The judge says it is up to the government to demonstrate otherwise, and so far, it hasn't.

Now, both plaintiffs are leaning into the court's ruling and telling the judge that they are likely to win the case. 

As such, Huang believes he is entitled to an injunction against any enforcement of the DMCA that would allow him to create his device and publish software so that others may do the same. The software would be open source, the court papers (here) add, and lead the way to transformative uses of copyrighted content.

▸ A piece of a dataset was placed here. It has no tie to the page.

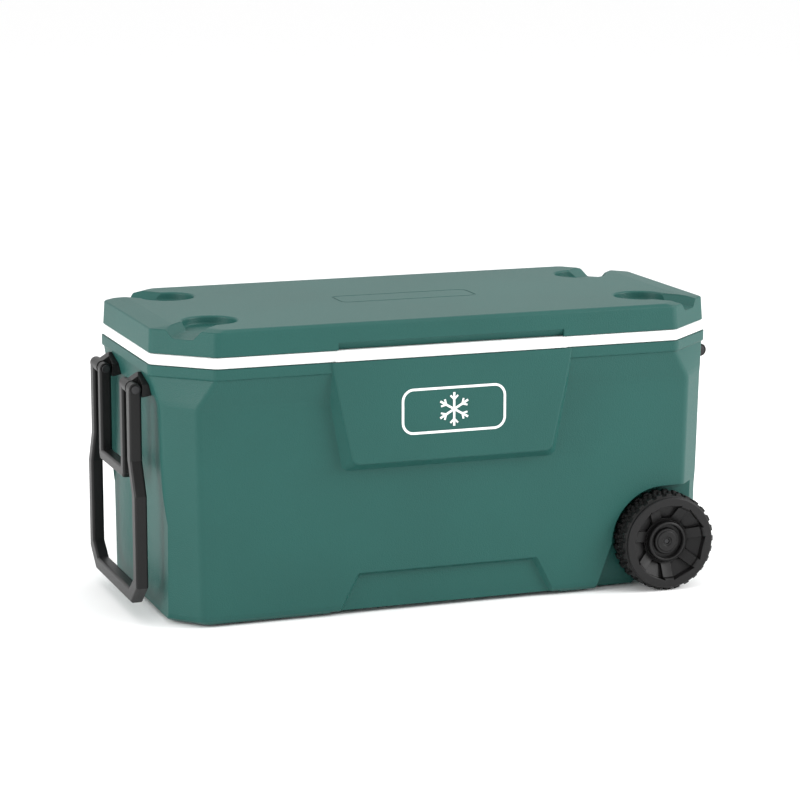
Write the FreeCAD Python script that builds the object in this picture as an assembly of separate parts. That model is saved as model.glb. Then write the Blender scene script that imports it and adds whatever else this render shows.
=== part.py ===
import FreeCAD, Part
import math
import os

# A wheeled chest cooler: an insulated tub with a white liner, a hinged insulated lid with four cup
# holders, a tow handle and a carry handle at one end, a carry handle, two wheels and a drain at the other.
# Frame: X along the length (tow handle at -X, wheels at +X), Y across (front at -Y, lid hinge at +Y),
# Z up, origin on the ground at the middle of the footprint. All sizes are in millimetres.

V = FreeCAD.Vector

# ---- driving sizes -------------------------------------------------------------------------------
RIM_LENGTH = 950.0          # outside length over the tub's rim
RIM_WIDTH = 460.0           # outside width over the tub's rim
OVERALL_HEIGHT = 474.0      # ground to the lid's flat top
GROUND_GAP = 3.5            # the tub's underside stands this high on its feet
LID_HEIGHT = 41.5           # the lid's skirt edge to its flat top
SEAM_GAP = 1.0              # lid edge above the liner's flange
FLANGE_HEIGHT = 17.0        # white band that shows between tub and lid
RIM_GAP = 1.0               # dark line between the white band and the tub's rim
RIM_HEIGHT = 16.5           # straight band at the top of the tub
SLOPE_HEIGHT = 45.0         # sloped face under the rim band
RIM_STEP = 3.0              # how far the slope starts inside the rim band
WALL_INSET_TOP = 14.0       # main wall inside the rim band, at its top
WALL_INSET_BOTTOM = 20.0    # and at its bottom, after the draft
RIM_LEG_X, RIM_LEG_Y = 87.0, 80.0      # corner facet's legs at the rim
WALL_LEG_X, WALL_LEG_Y = 46.0, 50.0    # and on the main wall
CORNER_ROUND = 16.0         # rounding of each vertical facet edge
SHELL_WALL = 2.5            # green outer skins
LINER_WALL = 2.2            # white inner skins
FIT_GAP = 0.3               # clearance between pieces that are laid together

BAND_INSET = 2.5            # white band inside the tub's rim
LIP_INSET = 6.0             # tub's hidden lip, inside the white band's skirt
LIP_HEIGHT = 11.0

PANEL_PROUD = 3.0           # front panel stands this far out of the rim
PANEL_HALF_TOP, PANEL_HALF_MID, PANEL_HALF_LOW = 203.0, 193.0, 169.0
PANEL_MID_Z, PANEL_LOW_Z = 358.0, 248.0
PANEL_ROUND = 14.0
PANEL_BEVEL = 14.0          # how far the panel's sides run out at the wall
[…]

"An individual might use NeTVCR to create a short movie of herself playing a video game, alongside commentary and remixes of other gamers’ videos," states the injunction bid by way of example. "Media organizations might display news coverage of important events from multiple sources at the same time, bringing different perspectives to their viewers. NeTVCR would also allow software developers to train neural networks on portions of videos. The applications are broad and include improved software for tasks such as object recognition. However, Dr. Huang has been unable to develop this technology because he needs to be able to circumvent HDCP [High-bandwidth Digital Content Protection] in order to perfect his understanding of how the signals are transmitted and encoded and to experiment and debug in order to write the software instructions that will communicate how to achieve the desired transformations."

Huang believes his circumvention will lead to fair use of copyrighted content, and that the government is getting in his way without legitimate reason.

The U.S. government is scheduled to reply by Oct. 24.